• **BRIEF**:
Your task is to quote exactly the run of lines that starts at the line containing "circuit_board();" and ends at the line containing "in every run", including both.

— begin —

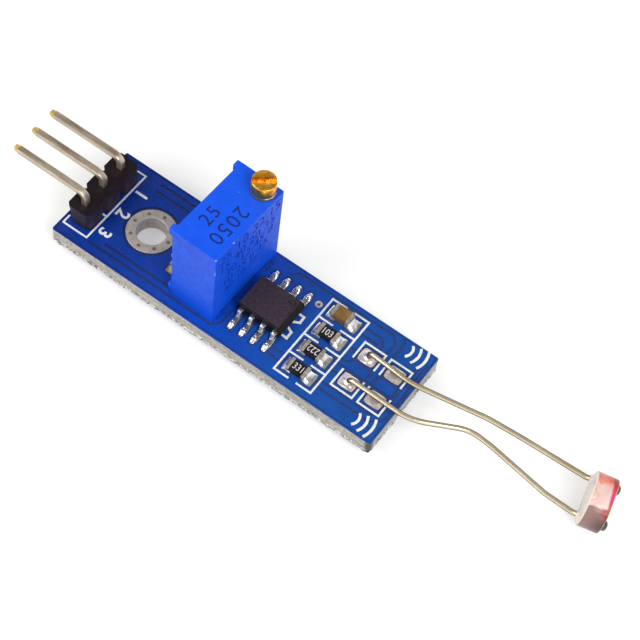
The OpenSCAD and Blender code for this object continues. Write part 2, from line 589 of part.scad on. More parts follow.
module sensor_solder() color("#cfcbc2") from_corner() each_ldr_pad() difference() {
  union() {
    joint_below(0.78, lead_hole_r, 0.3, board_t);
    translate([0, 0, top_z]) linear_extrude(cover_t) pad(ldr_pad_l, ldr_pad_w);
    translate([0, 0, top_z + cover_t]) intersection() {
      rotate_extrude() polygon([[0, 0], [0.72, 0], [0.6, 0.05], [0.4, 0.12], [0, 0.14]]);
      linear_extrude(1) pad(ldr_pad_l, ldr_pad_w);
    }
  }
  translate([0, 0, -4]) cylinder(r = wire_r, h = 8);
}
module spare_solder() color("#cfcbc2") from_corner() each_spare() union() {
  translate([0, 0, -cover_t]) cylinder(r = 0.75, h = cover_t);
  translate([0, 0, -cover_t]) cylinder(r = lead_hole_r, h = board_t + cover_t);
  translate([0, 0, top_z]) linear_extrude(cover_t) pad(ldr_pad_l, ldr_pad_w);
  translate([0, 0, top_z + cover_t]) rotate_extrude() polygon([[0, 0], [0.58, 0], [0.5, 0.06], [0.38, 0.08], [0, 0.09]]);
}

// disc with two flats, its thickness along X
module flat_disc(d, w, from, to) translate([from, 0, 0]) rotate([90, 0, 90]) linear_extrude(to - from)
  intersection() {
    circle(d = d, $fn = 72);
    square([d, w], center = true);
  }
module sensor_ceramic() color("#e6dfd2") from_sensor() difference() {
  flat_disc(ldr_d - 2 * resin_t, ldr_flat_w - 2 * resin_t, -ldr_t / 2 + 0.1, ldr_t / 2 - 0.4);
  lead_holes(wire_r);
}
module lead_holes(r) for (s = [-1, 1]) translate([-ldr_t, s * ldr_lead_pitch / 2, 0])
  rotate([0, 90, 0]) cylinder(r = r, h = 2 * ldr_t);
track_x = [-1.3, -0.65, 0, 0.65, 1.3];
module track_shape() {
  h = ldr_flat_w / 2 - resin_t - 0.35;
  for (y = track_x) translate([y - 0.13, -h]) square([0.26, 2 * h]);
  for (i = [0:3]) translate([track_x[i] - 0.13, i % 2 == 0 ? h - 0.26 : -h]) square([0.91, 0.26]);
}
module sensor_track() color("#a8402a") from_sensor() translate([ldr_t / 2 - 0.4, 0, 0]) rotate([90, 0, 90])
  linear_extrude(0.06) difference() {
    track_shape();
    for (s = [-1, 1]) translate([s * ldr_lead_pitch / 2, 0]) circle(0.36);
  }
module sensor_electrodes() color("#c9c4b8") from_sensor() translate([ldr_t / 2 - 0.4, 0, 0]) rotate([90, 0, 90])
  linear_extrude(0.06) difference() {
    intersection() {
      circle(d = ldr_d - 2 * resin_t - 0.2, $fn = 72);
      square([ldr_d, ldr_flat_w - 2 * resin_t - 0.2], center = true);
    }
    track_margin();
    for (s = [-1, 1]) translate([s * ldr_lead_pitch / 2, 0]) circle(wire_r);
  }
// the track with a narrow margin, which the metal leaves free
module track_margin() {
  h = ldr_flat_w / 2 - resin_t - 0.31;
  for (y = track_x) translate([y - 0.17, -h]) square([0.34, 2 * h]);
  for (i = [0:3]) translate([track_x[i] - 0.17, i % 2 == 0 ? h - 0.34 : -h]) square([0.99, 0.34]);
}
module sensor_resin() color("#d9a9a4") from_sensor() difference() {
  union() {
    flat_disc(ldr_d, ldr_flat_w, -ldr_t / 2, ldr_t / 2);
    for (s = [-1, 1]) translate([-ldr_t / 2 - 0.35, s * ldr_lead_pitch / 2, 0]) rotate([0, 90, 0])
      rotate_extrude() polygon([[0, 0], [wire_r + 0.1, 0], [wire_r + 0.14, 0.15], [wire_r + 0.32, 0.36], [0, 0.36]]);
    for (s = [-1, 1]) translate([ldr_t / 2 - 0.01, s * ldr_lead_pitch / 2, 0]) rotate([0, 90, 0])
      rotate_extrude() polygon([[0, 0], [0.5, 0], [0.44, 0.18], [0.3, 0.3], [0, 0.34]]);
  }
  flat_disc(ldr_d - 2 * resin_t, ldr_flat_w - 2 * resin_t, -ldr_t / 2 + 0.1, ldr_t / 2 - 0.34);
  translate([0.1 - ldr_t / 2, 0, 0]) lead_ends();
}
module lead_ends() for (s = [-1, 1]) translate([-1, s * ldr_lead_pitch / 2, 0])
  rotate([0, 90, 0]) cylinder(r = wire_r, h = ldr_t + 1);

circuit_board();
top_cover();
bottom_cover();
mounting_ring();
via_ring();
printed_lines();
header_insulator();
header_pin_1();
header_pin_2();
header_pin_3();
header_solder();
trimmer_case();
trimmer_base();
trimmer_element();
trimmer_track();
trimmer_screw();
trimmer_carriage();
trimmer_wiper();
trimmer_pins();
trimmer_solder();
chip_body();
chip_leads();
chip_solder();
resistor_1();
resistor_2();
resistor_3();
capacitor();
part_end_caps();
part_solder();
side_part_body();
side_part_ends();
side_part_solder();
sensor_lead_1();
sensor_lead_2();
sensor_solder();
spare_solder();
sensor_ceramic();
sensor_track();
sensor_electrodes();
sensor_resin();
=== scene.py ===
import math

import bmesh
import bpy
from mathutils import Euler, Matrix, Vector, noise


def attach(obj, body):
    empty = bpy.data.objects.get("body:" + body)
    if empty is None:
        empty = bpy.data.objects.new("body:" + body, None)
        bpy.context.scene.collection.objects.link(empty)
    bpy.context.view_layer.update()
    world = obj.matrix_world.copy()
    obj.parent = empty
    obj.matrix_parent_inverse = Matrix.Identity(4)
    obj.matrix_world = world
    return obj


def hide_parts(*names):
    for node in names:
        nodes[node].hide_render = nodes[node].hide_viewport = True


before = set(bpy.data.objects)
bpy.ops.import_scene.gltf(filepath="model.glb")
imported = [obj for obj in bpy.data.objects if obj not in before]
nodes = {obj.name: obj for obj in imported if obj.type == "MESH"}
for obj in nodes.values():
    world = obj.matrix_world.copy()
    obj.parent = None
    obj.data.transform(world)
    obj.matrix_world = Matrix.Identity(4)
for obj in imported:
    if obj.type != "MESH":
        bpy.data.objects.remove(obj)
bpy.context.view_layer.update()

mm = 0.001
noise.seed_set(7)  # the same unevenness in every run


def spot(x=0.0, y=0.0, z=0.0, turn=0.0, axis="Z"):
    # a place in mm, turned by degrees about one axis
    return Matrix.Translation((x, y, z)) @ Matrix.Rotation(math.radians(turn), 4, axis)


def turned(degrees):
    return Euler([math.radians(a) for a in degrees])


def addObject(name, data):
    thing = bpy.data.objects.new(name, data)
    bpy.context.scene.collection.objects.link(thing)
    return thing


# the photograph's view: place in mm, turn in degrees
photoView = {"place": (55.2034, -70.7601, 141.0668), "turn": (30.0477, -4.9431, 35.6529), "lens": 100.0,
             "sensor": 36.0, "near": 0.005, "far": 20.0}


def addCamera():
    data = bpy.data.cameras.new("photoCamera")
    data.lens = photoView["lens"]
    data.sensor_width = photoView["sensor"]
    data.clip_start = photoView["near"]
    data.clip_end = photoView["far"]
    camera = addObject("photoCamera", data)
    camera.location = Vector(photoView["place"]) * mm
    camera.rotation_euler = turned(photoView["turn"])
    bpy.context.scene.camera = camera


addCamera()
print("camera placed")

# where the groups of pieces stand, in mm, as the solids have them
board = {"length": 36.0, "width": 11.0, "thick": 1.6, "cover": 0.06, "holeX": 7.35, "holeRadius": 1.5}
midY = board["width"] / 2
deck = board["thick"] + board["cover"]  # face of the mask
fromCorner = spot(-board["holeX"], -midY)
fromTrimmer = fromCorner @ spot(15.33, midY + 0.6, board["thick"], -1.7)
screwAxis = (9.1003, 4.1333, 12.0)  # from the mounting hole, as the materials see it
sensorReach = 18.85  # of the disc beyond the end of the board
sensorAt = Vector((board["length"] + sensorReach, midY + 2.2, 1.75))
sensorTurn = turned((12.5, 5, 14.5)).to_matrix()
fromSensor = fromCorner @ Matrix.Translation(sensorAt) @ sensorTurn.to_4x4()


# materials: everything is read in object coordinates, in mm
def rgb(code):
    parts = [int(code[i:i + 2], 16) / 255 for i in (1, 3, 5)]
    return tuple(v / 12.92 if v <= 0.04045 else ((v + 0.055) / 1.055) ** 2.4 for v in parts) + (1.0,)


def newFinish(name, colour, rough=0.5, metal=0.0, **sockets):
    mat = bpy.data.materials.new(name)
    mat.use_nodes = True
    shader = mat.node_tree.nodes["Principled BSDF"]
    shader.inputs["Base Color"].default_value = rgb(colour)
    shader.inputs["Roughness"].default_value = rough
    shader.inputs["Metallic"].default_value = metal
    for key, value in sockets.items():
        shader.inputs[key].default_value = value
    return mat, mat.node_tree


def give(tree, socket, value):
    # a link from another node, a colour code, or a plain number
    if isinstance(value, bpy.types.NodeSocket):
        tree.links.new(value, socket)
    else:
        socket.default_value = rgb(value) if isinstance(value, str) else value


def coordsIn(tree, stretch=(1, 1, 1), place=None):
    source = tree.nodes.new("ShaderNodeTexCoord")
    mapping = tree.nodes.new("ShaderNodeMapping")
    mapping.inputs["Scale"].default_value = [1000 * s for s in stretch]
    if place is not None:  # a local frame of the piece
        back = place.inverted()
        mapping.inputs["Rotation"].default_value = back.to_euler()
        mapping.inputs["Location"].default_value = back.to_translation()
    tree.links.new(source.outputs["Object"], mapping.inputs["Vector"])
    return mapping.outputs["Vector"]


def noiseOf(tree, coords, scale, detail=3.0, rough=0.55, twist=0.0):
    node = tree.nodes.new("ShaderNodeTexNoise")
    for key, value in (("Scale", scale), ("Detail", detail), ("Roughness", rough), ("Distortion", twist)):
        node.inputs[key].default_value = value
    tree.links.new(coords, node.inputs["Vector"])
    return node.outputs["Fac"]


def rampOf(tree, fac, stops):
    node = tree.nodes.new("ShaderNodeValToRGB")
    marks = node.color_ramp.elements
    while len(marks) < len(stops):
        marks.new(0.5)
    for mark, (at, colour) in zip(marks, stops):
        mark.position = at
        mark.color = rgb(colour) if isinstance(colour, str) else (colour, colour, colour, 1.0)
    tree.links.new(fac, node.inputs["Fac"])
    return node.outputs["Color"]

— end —

• **ANSWER TO THIS PROBLEM**:
circuit_board();
top_cover();
bottom_cover();
mounting_ring();
via_ring();
printed_lines();
header_insulator();
header_pin_1();
header_pin_2();
header_pin_3();
header_solder();
trimmer_case();
trimmer_base();
trimmer_element();
trimmer_track();
trimmer_screw();
trimmer_carriage();
trimmer_wiper();
trimmer_pins();
trimmer_solder();
chip_body();
chip_leads();
chip_solder();
resistor_1();
resistor_2();
resistor_3();
capacitor();
part_end_caps();
part_solder();
side_part_body();
side_part_ends();
side_part_solder();
sensor_lead_1();
sensor_lead_2();
sensor_solder();
spare_solder();
sensor_ceramic();
sensor_track();
sensor_electrodes();
sensor_resin();
=== scene.py ===
import math

import bmesh
import bpy
from mathutils import Euler, Matrix, Vector, noise


def attach(obj, body):
    empty = bpy.data.objects.get("body:" + body)
    if empty is None:
        empty = bpy.data.objects.new("body:" + body, None)
        bpy.context.scene.collection.objects.link(empty)
    bpy.context.view_layer.update()
    world = obj.matrix_world.copy()
    obj.parent = empty
    obj.matrix_parent_inverse = Matrix.Identity(4)
    obj.matrix_world = world
    return obj


def hide_parts(*names):
    for node in names:
        nodes[node].hide_render = nodes[node].hide_viewport = True


before = set(bpy.data.objects)
bpy.ops.import_scene.gltf(filepath="model.glb")
imported = [obj for obj in bpy.data.objects if obj not in before]
nodes = {obj.name: obj for obj in imported if obj.type == "MESH"}
for obj in nodes.values():
    world = obj.matrix_world.copy()
    obj.parent = None
    obj.data.transform(world)
    obj.matrix_world = Matrix.Identity(4)
for obj in imported:
    if obj.type != "MESH":
        bpy.data.objects.remove(obj)
bpy.context.view_layer.update()

mm = 0.001
noise.seed_set(7)  # the same unevenness in every run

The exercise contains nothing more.